Transforming Data with Elasticsearch Ingest Pipelines

Transforming Data with Elasticsearch Ingest Pipelines
Photo by Sumeet Singh / Unsplash

Have you ever needed to modify your data—such as renaming a field—before storing it? That’s exactly what Elasticsearch Ingest Pipelines are designed for. They allow you to perform common data transformations before the data is indexed. Ingest Pipelines support a wide range of transformations called processors. Each processor performs a specific action on your data such as renaming a field, removing a field, converting a field from one data type to another, pattern matching and many more.

In this blog post, we’ll walk through how Elasticsearch Ingest Pipelines can be used to preprocess and transform data at ingest time.

Let’s say you’re collecting login and logout events for security monitoring. Your raw data includes a field named username, but for consistency in your system, you want to rename this field to user.

[{
  "timestamp": "2025-04-15T17:00:00Z",
  "username": "darth_vader",
  "event_type": "user-login",
  "status": "success"
},
{
  "timestamp": "2025-04-15T17:05:00Z",
  "username": "bruce_wayne",
  "event_type": "user-login",
  "status": "failed",
  "failure_reason": "invalid_password"
},
{
  "timestamp": "2025-04-15T19:20:00Z",
  "username": "darth_vader",
  "event_type": "user-logout",
  "status": "success"
}]

Step 1: Create an Ingest Pipeline

First, we’ll create a pipeline called siem-data-ingestion with a single processor: a rename processor that renames the username field to user.

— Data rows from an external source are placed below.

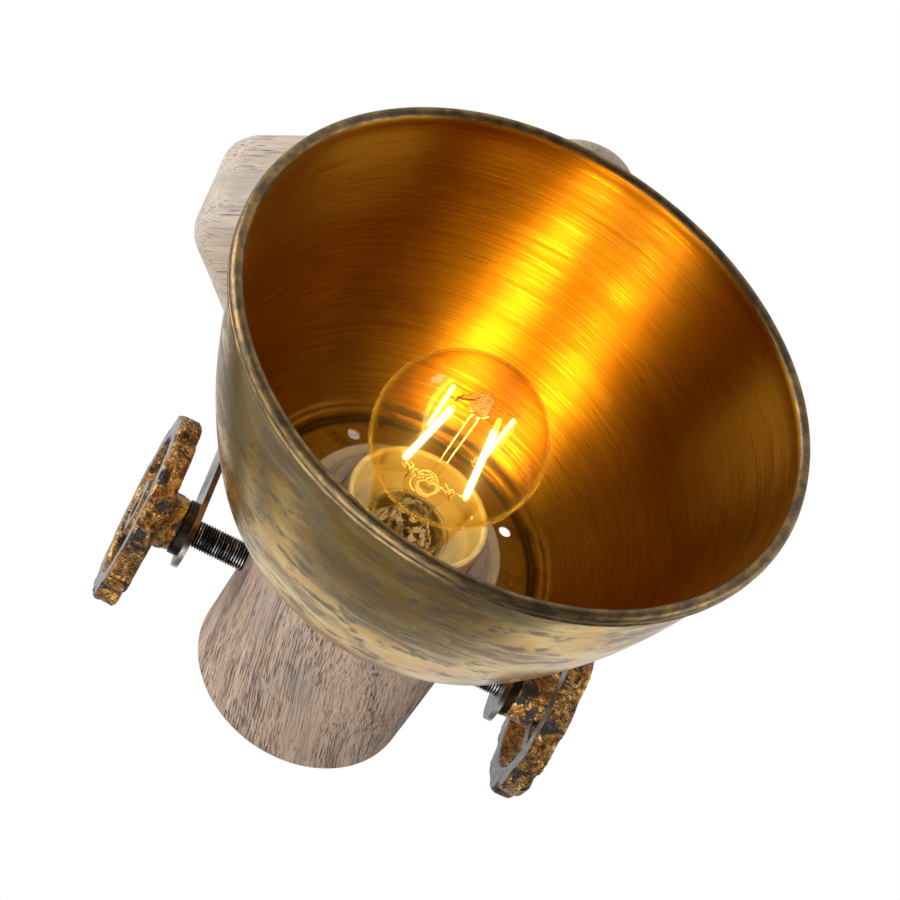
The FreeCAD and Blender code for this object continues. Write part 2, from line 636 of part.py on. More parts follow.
body, f = turned("cup_gland", [
    ("gland_bore_rad", "cup_back - gland_flange_high"), ("gland_flange_rad - 1.5", "cup_back - gland_flange_high"),
    ("gland_flange_rad", "cup_back - gland_flange_high + 1.5"), ("gland_flange_rad", "cup_back"),
    ("gland_stem_rad", "cup_back"), ("gland_stem_rad", "gland_stem_end"), ("gland_bore_rad", "gland_stem_end")])
keep("cup_lead_gland", body, HEAD_AT)
gn = cut("gland_nut_cut", hexagon("gland_nut_hex", "nut_flats", "4", (0, 0, "cup_chamber_floor")),
         cylinder("gland_nut_bore", "gland_stem_rad + 0.03", "6", (0, 0, "cup_chamber_floor - 1")))
keep("cup_gland_nut", gn, HEAD_AT)

# ================================================================ clamps
def side_at(sign, turn=0):
    return HEAD_AT * Pl(V(0, 0, 0), Rot(V(0, 0, 1), V(sign, 0, 0)) * Rot(V(0, 0, 1), turn))


for side, sign in (("left", -1), ("right", 1)):
    keep("clamp_washer_" + side,
         washer("clamp_washer_" + side, "clamp_start", "clamp_washer_rad", "clamp_washer_high", "rod_clear_rad"),
         side_at(sign))

# Handwheel, in its own frame: z runs outwards along the rod from the hub's inner end.
for side, sign, turn in (("left", -1, 15), ("right", 1, 30)):
    body = new_body("handwheel_" + side + "_body")
    n = "wheel_" + side
    sk = new_sketch(body, n + "_rim_circles", "XY_Plane", "wheel_start + wheel_rim_low")
    ring(sk, "0", "0", "wheel_rim_rad")
    ring(sk, "0", "0", "wheel_rim_in")
    f = pad(body, n + "_rim", sk, "wheel_hub_long - wheel_rim_low")
    sk = new_sketch(body, n + "_scallop_circle", "XY_Plane", "wheel_start")
    ring(sk, "wheel_scallop_ring", "0", "wheel_scallop_rad")
    f = pocket(body, n + "_scallop", sk, reverse=True)
    f = polar(body, n + "_scallops", f, "wheel_lobes")
    sk = new_sketch(body, n + "_spoke_outline", "XY_Plane", "wheel_start + wheel_spoke_low")
    sw = "wheel_spoke_wide / 2"
    outline(sk, [("7", "0 - " + sw), ("wheel_rim_in + 2", "0 - " + sw), ("wheel_rim_in + 2", sw), ("7", sw)])
    f = pad(body, n + "_spoke", sk, "wheel_spoke_high")
    f = polar(body, n + "_spokes", f, "wheel_spokes")
    sk = new_sketch(body, n + "_hub_section", "XZ_Plane")
    outline(sk, [("5.5", "wheel_start"), ("wheel_hub_small", "wheel_start"),
                 ("wheel_hub_big", "wheel_start + wheel_rim_low"), ("wheel_hub_big", "wheel_start + wheel_hub_long"),
                 ("5.5", "wheel_start + wheel_hub_long")])
    f = revolve(body, n + "_hub", sk)
    # the hub's core is filled before the bore, so that the spokes' roots merge with it
    sk = new_sketch(body, n + "_core_circle", "XY_Plane", "wheel_start")
    ring(sk, "0", "0", "8")
    f = pad(body, n + "_core", sk, "wheel_hub_long")
    sk = new_sketch(body, n + "_bore_circle", "XY_Plane", "wheel_start - 1")
    ring(sk, "0", "0", "wheel_bore_rad")
    f = pocket(body, n + "_bore", sk, reverse=True)
    body.Tip = f
    keep("handwheel_" + side, body, side_at(sign, turn))

# ================================================================ bulb
ZC, BR, BW = D("bulb_centre"), D("bulb_rad"), D("bulb_wall")
JOIN = math.radians(-28)          # where the pear-shaped neck runs into the globe
NECK = [(12.4, 52.6), (13.9, 56.0), (14.7, 60.5), (16.9, 67.5), (20.4, 74.6)]

body = new_body("bulb_glass_body")
sk = new_sketch(body, "glass_section", "XZ_Plane")
ends = []
for r, line in ((BR, NECK), (BR - BW, [(x - BW * (1.0 if k < 2 else 1.1), z) for k, (x, z) in enumerate(NECK)])):
    join = (r * math.cos(JOIN), ZC + r * math.sin(JOIN))
    c = Part.BSplineCurve()
    c.interpolate(Points=[V(x, z, 0) for x, z in line] + [V(*join, 0)],
                  InitialTangent=V(0.2, 1, 0), FinalTangent=V(-math.sin(JOIN), math.cos(JOIN), 0))
    sk.addGeometry(c)
    sk.addGeometry(Part.ArcOfCircle(Part.Circle(V(0, ZC, 0), V(0, 0, 1), r), JOIN, math.pi / 2))
    sk.addGeometry(Part.LineSegment(V(line[0][0], 45, 0), V(*line[0], 0)))
    ends.append((line[0][0], ZC + r))
sk.addGeometry(Part.LineSegment(V(ends[0][0], 45, 0), V(ends[1][0], 45, 0)))
sk.addGeometry(Part.LineSegment(V(0, ends[0][1], 0), V(0, ends[1][1], 0)))
f = revolve(body, "glass_blowing", sk)
keep("bulb_glass", body, HEAD_AT)

body, f = turned("bulb_cap_body", [
    ("cap_in_rad", "cap_low"), ("cap_rad", "cap_low"), ("cap_rad", "cap_top - 1"), ("cap_rad + 0.25", "cap_top"),
    ("cap_in_rad", "cap_top")])
keep("bulb_cap", body, HEAD_AT)
body, f = turned("bulb_insulator_body", [
    ("0", "tip_low + tip_high - 1.2"), ("tip_rad + 1.2", "tip_low + tip_high - 1.2"), ("11.2", "cap_low - 0.6"),
    ("12.4", "cap_low + 0.2"), ("12.4", "cap_low + 2.2"), ("0", "cap_low + 2.2")])
keep("bulb_insulator", body, HEAD_AT)
body, f = turned("bulb_tip_body", [
    ("0", "tip_low"), ("2.6", "tip_low"), ("tip_rad", "tip_low + 1.0"), ("tip_rad", "tip_low + tip_high - 1.3"),
    ("0", "tip_low + tip_high - 1.3")])
keep("bulb_tip", body, HEAD_AT)

# glass mount: flared tube in the neck, press, centre rod and top bead
body, f = turned("bulb_stem_body", [
    ("0", "46"), ("11.5", "46"), ("9.6", "49"), ("6.2", "56"), ("5.2", "64"), ("5.6", "70"), ("3.6", "74"),
    ("stem_rod_rad", "76"), ("stem_rod_rad", "116"), ("3.2", "117.6"), ("3.6", "119.6"), ("2.4", "121.4"),
    ("0", "122")])
# the tube's upper end is pinched flat round the lead wires
blade = [box("press_plate", "12", "4.4", "6", (-6, -2.2, 69)), cylinder("press_end_far", "2.2", "6", (6, 0, 69)),
         cylinder("press_end_near", "2.2", "6", (-6, 0, 69))]
keep("bulb_stem", fuse("bulb_stem_glass", body, *blade), HEAD_AT)


def rod_between(name, r, p, q):
    p, q = V(*p), V(*q)
    return cylinder(name, r, "%.3f" % (q - p).Length, tuple(p), tuple((q - p).normalize()))


STRIPS = [((-12.9, 3.8, 76.0), (-8.8, 5.7, 107.0)), ((11.1, -0.7, 76.0), (7.0, 9.0, 108.0)),
          ((-10.3, 16.1, 83.0), (-11.6, 11.0, 110.0)), ((11.9, 15.3, 83.0), (11.6, 11.5, 108.0))]
strips = [rod_between("strip_%d" % k, "strip_rad", p, q) for k, (p, q) in enumerate(STRIPS)]
keep("filaments", group("filaments_set", *strips), HEAD_AT)
wires = []
for k, (p, q) in enumerate(STRIPS):
    out = V(*p)
    root = V(math.copysign(7.4 if k < 2 else 5.0, p[0]), 0.3 if k < 2 else 1.0, 74.2)
    d_ = (out - root).normalize()
    wires.append(rod_between("wire_low_%d" % k, "wire_rad", tuple(root), tuple(out - d_ * 0.2)))
    top = V(q[0], q[1], 0)
    top = top * (3.2 / top.Length) + V(0, 0, 119.0)
    end = V(*q) + V(0, 0, 0.3)
    wires.append(rod_between("wire_top_%d" % k, "wire_rad", tuple(top), tuple(end)))
keep("lead_wires", group("lead_wires_set", *wires), HEAD_AT)

# ---------------------------------------------------------------- check and write
doc.recompute()
bad = [o.Name for o in doc.Objects if "Invalid" in o.State or "Error" in o.State]
if bad:
    raise RuntimeError("failed objects: " + ", ".join(bad))
os.makedirs("parts", exist_ok=True)
for name, obj in NODES.items():
    s = obj.Shape
    if s.isNull() or not s.isValid() or not s.Solids:
        raise RuntimeError("bad shape: " + name)
for name, obj in NODES.items():
    s = obj.Shape
    b = s.BoundBox
    print("%-22s solids %d  vol %9.1f  x %7.1f %7.1f  y %7.1f %7.1f  z %7.1f %7.1f" % (
        name, len(s.Solids), s.Volume, b.XMin, b.XMax, b.YMin, b.YMax, b.ZMin, b.ZMax))
    s.exportStep("parts/%s.step" % name)
print(len(NODES), "nodes")
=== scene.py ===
import math

import bmesh
import bpy
import numpy as np
from mathutils import Matrix, Vector, noise


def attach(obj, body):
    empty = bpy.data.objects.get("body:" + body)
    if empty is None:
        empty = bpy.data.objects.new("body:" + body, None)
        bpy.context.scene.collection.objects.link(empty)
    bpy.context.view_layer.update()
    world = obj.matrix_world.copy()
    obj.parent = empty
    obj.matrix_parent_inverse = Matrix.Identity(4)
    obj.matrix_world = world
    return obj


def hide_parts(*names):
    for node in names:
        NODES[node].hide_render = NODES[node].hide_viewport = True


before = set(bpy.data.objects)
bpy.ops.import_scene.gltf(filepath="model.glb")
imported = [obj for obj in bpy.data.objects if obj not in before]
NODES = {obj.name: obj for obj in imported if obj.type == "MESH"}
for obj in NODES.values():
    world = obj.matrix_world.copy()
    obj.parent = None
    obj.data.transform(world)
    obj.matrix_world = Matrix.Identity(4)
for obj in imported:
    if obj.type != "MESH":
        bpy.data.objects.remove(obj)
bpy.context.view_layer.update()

scene = bpy.context.scene
MM = 0.001
rad = math.radians

# ------------------------------------------------------------------ frames of the moving bodies, at rest
ROOT = Matrix.Identity(4)
YOKE = Matrix.Rotation(rad(38), 4, "Z")
HEAD = Matrix.Translation((0, 0, -0.158)) @ Matrix.Rotation(rad(38), 4, "Z") @ Matrix.Rotation(rad(83.5), 4, "X")


def side(sign, turn=0.0):
    """Frame whose +Z runs outwards along the rod, on the left (-1) or right (+1)."""
    return HEAD @ Matrix.Rotation(rad(90 * sign), 4, "Y") @ Matrix.Rotation(rad(turn), 4, "Z")


# ------------------------------------------------------------------ mesh helpers (all lengths in mm until link())
def link(name, me, matrix, body, *nodes, slot=None, sharp=35.0):
    ob = bpy.data.objects.new(name, me)
    scene.collection.objects.link(ob)
    ob.matrix_world = matrix
    for p in me.polygons:
        p.use_smooth = True
    if sharp is not None:
        me.set_sharp_from_angle(angle=rad(sharp))
    bpy.context.view_layer.update()
    if nodes:
        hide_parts(*nodes)
    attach(ob, body)
    return ob


def to_mesh(bm, name, scale=MM):
    bmesh.ops.remove_doubles(bm, verts=bm.verts, dist=1e-5)
    bmesh.ops.recalc_face_normals(bm, faces=bm.faces)
    if scale != 1:
        bmesh.ops.scale(bm, vec=(scale,) * 3, verts=bm.verts)
    me = bpy.data.meshes.new(name)
    bm.to_mesh(me)
    bm.free()
    return me


def corner(points, closed=True, steps=5):
    """Polyline (x, y[, radius]) with its corners rounded by arcs."""
    out = []
    n = len(points)
    for i, p in enumerate(points):
        r = p[2] if len(p) > 2 else 0.0
        if r <= 0 or (not closed and i in (0, n - 1)):
            out.append((p[0], p[1]))
            continue
        P, A, B = Vector(p[:2]), Vector(points[i - 1][:2]), Vector(points[(i + 1) % n][:2])
        u, v = (A - P).normalized(), (B - P).normalized()
        ang = u.angle(v)
        if ang > rad(179):
            out.append((p[0], p[1]))
            continue
        d = r / math.tan(ang / 2)
        d = min(d, (A - P).length * 0.49, (B - P).length * 0.49)
        r = d * math.tan(ang / 2)
        c = P + (u + v).normalized() * (r / math.sin(ang / 2))
        a, b = P + u * d - c, P + v * d - c
        turn = a.angle_signed(b)
        for k in range(steps + 1):
            t = -turn * k / steps
            out.append((c.x + a.x * math.cos(t) - a.y * math.sin(t), c.y + a.x * math.sin(t) + a.y * math.cos(t)))
    return out


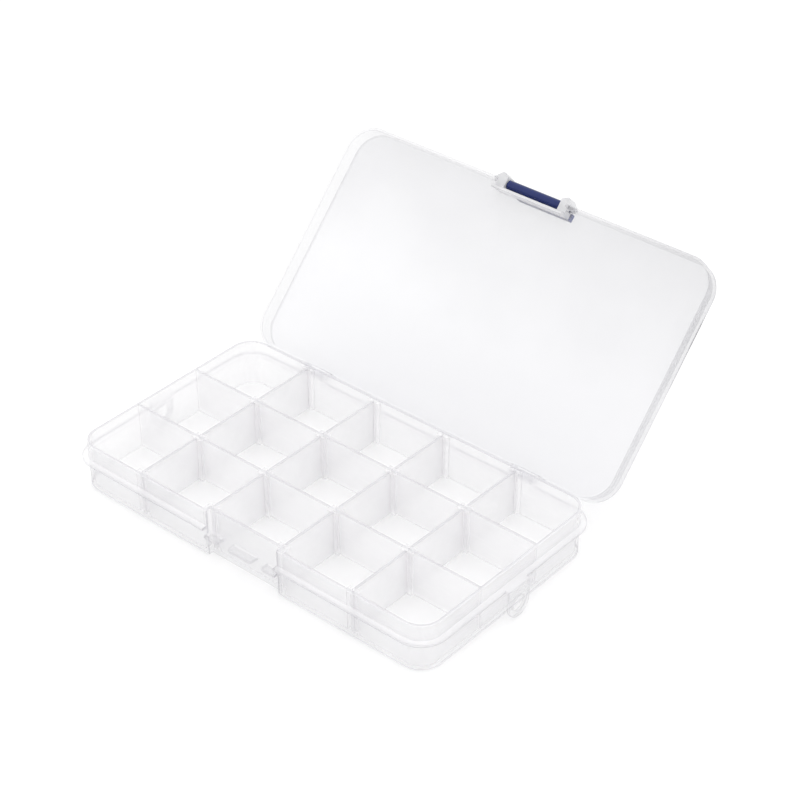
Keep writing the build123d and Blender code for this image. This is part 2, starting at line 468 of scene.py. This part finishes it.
DIVIDER: Change = {
    "tint": (0.95, 0.943, 0.957),
    "cloud_tint": (0.93, 0.923, 0.937),
    "roughness": 0.36,
    "cloud_mm": 11.0,
    "grain_mm": 0.3,
}
LID: Change = {
    "tint": (0.815, 0.812, 0.845),
    "cloud_tint": (0.805, 0.802, 0.835),
    "density": 0.22,
    "cloud_density": 0.008,
    "rim_density": 0.12,
    "densest": 0.265,
    "scuff_density": 0.003,
    "roughness": 0.18,
    "cloud_mm": 30.0,
    "grain_mm": 0.5,
    "grain_height_mm": 0.004,
    # Painted shade: the open lid grows darker towards its upper edge
    "painted_shade_density": 0.05,
    "painted_shade_tint": (0.56, 0.557, 0.59),
    "painted_shade_way": (0.08, 0.687, 0.727),
    "painted_shade_from_mm": 84.0,
    "painted_shade_to_mm": 142.0,
}
# Painted shade: the skirt is a darker copy of the lid's plastic
LID_SKIRT: Change = {
    "tint": (0.74, 0.735, 0.76),
    "cloud_tint": (0.70, 0.695, 0.72),
    "density": 0.13,
    "rim_density": 0.55,
    "densest": 0.80,
    # Painted shade: the skirt grows darker towards its right end
    "painted_shade_density": 0.10,
    "painted_shade_tint": (0.50, 0.495, 0.52),
    "painted_shade_way": (0.85, 0.20, 0.45),
    "painted_shade_from_mm": 60.0,
    "painted_shade_to_mm": 125.0,
}
# Painted shade: the dark rounding around the lid's plate
LID_ROUND: Change = {
    "tint": (0.52, 0.51, 0.55),
    "cloud_tint": (0.46, 0.45, 0.49),
    "density": 0.34,
    "rim_density": 0.0,
    "densest": 1.0,
    # Painted shade: a near-black line at the right end of the rounding
    "painted_shade_density": 0.66,
    "painted_shade_tint": (0.04, 0.04, 0.05),
    "painted_shade_way": (1.0, 0.0, 0.1),
    "painted_shade_from_mm": 88.5,
    "painted_shade_to_mm": 94.0,
}
LID_LUG: Change = {
    "tint": (0.80, 0.80, 0.815),
    "cloud_tint": (0.77, 0.77, 0.785),
    "density": 0.80,
    "densest": 1.0,
    "painted_shade_density": 0.0,
}


def clear(name: str, *changes: Change) -> ClearPlastic:
    """Makes a variant of the plain clear plastic.

    Args:
        name: The name of its material.
        changes: The values that differ, where a later change goes over an earlier one.

    Returns:
        The variant.
    """
    return replace(CLEAR_FACE, name=name, **{key: value for change in changes for key, value in change.items()})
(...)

PUT _ingest/pipeline/siem-data-ingestion
{
  "processors": [
    {
      "rename": {
        "field": "username",
        "target_field": "user"
      }
    }
  ]
}

This ensures that any incoming document passed through this pipeline will have the username field renamed to user.

Step 2: Ingest Bulk Data Using the Pipeline

Next, use the _bulk API to upload multiple log events at once. Make sure to include the pipeline name in the query string:

POST /siem-logs/_bulk?pipeline=siem-data-ingestion
{"create":{"_index":"siem-logs"}}
{"timestamp":"2025-04-15T17:00:00Z","username":"darth_vader","event_type":"user-login","status":"success"}
{"create":{"_index":"siem-logs"}}
{"timestamp":"2025-04-15T17:05:00Z","username":"bruce_wayne","event_type":"user-login","status":"failed","failure_reason":"invalid_password"}
{"create":{"_index":"siem-logs"}}
{"timestamp":"2025-04-15T19:20:00Z","username":"darth_vader","event_type":"user-logout","status":"success"}

Each document will automatically pass through the siem-data-ingestion pipeline, where the username field will be renamed to user.

Step 3: Verify the Ingested Data

You can verify that the documents were indexed correctly by running a search:

GET /siem-logs/_search
{
  "query": {
    "match_all": {}
  }
}

As you can see, the username field has been successfully renamed to user for all documents.

You can expand this pipeline with more processors like grok, date, remove, or set to handle more complex use cases.